**Work to complete**
Collect each line containing "pose".

(Records from a data collection)
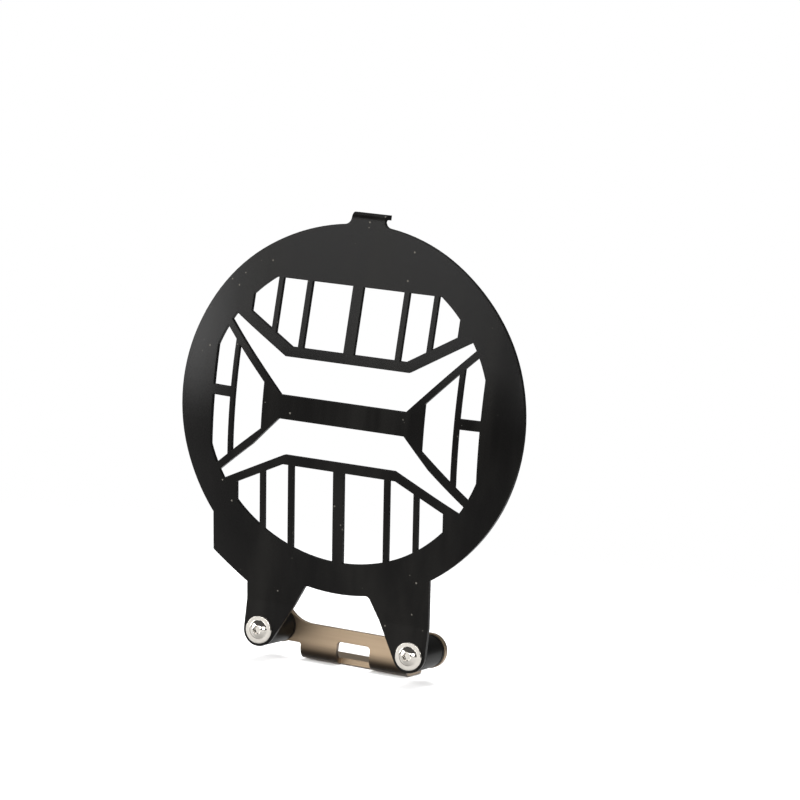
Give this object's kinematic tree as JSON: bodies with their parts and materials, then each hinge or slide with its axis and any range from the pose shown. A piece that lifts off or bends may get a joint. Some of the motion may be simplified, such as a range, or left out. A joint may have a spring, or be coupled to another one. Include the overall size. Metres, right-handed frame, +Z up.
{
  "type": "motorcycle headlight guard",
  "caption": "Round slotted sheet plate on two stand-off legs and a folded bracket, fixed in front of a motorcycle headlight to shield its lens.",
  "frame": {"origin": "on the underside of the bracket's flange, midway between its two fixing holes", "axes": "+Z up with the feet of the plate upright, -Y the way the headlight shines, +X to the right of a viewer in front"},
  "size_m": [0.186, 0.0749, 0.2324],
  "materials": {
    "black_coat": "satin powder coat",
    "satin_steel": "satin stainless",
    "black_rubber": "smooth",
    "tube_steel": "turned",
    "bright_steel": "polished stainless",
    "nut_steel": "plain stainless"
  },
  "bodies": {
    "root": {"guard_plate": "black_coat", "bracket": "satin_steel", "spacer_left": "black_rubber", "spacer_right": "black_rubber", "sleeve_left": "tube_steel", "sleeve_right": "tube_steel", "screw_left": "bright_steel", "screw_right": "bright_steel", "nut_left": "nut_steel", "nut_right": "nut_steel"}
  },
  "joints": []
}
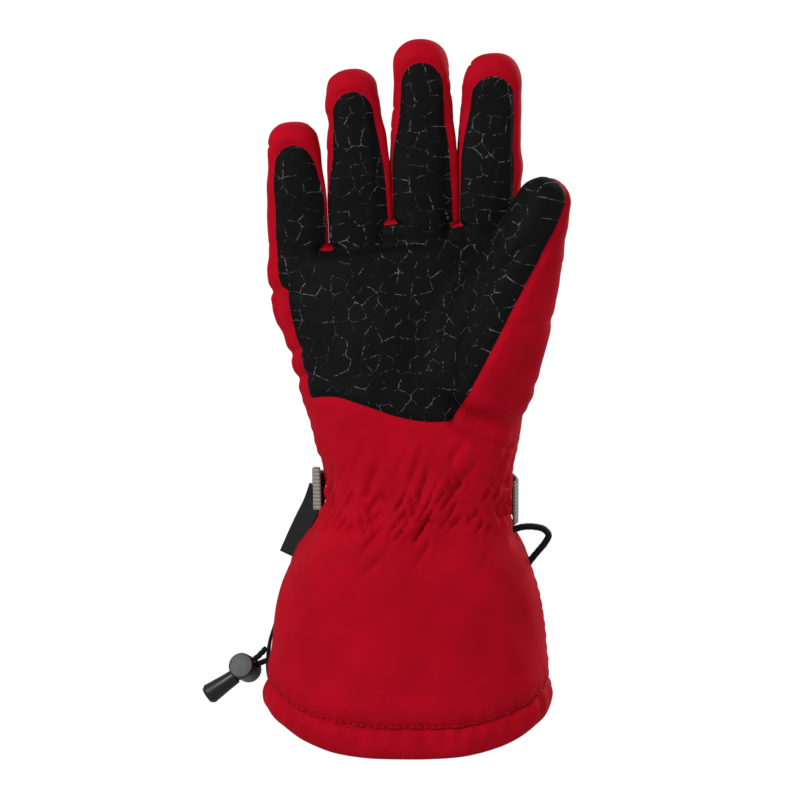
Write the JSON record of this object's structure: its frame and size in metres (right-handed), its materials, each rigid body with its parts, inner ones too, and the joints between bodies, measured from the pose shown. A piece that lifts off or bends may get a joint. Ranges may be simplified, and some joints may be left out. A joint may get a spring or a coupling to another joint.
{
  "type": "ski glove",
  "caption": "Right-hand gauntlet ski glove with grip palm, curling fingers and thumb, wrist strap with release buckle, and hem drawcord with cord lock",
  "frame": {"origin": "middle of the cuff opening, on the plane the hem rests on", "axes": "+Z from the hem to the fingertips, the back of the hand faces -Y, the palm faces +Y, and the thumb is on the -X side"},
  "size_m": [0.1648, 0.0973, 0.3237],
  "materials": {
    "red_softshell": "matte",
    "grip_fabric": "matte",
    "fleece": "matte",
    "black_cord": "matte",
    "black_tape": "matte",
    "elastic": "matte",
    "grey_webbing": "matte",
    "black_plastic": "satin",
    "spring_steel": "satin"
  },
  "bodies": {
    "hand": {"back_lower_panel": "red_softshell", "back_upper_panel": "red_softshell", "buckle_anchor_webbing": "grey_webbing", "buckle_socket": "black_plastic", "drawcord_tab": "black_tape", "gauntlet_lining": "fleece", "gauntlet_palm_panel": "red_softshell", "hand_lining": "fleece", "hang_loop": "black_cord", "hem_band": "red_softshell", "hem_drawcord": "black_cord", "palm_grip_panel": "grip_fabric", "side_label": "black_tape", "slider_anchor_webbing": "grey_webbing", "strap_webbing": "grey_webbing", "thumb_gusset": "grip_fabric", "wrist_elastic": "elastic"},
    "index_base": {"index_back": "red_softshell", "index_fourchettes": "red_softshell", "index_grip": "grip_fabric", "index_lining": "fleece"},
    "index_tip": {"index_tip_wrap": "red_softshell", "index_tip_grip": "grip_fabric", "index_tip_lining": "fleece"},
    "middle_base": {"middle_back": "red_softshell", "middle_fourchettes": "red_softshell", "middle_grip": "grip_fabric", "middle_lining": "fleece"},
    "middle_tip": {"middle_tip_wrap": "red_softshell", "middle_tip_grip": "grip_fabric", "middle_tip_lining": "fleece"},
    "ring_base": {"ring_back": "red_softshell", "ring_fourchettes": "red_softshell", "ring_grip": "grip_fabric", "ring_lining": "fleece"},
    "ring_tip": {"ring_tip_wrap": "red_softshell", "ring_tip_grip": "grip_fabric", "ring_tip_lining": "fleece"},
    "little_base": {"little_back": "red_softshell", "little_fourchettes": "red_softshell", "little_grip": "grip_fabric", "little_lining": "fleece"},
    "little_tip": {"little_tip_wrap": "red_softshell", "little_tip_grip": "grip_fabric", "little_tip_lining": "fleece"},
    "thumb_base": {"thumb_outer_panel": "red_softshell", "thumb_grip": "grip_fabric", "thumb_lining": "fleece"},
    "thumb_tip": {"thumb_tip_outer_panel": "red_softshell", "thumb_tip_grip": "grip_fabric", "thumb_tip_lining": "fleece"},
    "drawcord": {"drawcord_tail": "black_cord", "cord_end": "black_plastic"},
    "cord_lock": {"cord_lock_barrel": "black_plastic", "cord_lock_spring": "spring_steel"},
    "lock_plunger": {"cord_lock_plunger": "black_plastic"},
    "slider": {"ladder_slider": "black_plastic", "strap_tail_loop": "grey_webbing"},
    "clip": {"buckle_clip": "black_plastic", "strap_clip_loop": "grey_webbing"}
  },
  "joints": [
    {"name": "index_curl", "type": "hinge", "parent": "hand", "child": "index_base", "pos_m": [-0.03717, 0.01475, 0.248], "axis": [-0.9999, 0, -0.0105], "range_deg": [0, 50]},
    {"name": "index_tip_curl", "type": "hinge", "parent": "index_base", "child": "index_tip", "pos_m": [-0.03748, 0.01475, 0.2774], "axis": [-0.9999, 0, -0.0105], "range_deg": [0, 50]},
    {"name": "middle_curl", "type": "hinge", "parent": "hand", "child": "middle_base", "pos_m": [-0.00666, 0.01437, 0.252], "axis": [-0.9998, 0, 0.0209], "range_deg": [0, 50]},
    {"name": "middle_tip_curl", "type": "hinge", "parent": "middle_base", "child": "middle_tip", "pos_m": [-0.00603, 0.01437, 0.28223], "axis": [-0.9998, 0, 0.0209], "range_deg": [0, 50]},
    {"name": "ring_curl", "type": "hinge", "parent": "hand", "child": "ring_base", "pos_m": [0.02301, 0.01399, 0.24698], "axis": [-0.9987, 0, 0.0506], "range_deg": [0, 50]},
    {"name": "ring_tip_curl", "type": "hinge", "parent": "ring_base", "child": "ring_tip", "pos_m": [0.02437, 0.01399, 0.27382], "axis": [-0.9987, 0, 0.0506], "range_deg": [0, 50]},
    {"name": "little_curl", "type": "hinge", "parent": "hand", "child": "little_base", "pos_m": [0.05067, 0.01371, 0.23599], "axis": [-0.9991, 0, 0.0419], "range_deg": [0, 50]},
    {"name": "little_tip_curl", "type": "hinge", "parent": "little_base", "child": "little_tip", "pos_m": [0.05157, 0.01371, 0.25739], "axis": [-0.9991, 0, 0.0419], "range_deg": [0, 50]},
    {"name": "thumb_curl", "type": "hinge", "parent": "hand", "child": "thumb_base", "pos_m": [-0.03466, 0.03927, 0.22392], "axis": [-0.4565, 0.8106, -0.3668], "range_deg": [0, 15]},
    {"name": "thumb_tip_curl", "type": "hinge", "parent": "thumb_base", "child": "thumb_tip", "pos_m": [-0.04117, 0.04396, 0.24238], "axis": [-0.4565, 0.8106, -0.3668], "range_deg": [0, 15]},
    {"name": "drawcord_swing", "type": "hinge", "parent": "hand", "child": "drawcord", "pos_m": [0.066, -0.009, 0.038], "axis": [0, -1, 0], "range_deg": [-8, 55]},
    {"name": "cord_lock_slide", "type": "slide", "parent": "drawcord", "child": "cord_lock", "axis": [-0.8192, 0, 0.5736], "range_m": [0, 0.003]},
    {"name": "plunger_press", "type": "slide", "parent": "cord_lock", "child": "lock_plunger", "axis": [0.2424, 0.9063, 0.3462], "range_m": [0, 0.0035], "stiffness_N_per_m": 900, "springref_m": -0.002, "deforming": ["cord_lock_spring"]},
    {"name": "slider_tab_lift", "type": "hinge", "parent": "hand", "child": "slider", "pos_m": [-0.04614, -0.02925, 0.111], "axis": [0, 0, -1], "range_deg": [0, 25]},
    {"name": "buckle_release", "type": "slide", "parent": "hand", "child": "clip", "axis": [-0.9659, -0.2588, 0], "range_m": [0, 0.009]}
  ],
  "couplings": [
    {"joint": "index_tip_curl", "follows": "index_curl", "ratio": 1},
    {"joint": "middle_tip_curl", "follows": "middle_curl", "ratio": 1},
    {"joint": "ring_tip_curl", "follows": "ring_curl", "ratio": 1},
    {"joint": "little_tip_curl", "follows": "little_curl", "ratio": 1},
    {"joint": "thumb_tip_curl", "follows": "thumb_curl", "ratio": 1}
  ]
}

**Task result**
Give this object's kinematic tree as JSON: bodies with their parts and materials, then each hinge or slide with its axis and any range from the pose shown. A piece that lifts off or bends may get a joint. Some of the motion may be simplified, such as a range, or left out. A joint may have a spring, or be coupled to another one. Include the overall size. Metres, right-handed frame, +Z up.
Write the JSON record of this object's structure: its frame and size in metres (right-handed), its materials, each rigid body with its parts, inner ones too, and the joints between bodies, measured from the pose shown. A piece that lifts off or bends may get a joint. Ranges may be simplified, and some joints may be left out. A joint may get a spring or a coupling to another joint.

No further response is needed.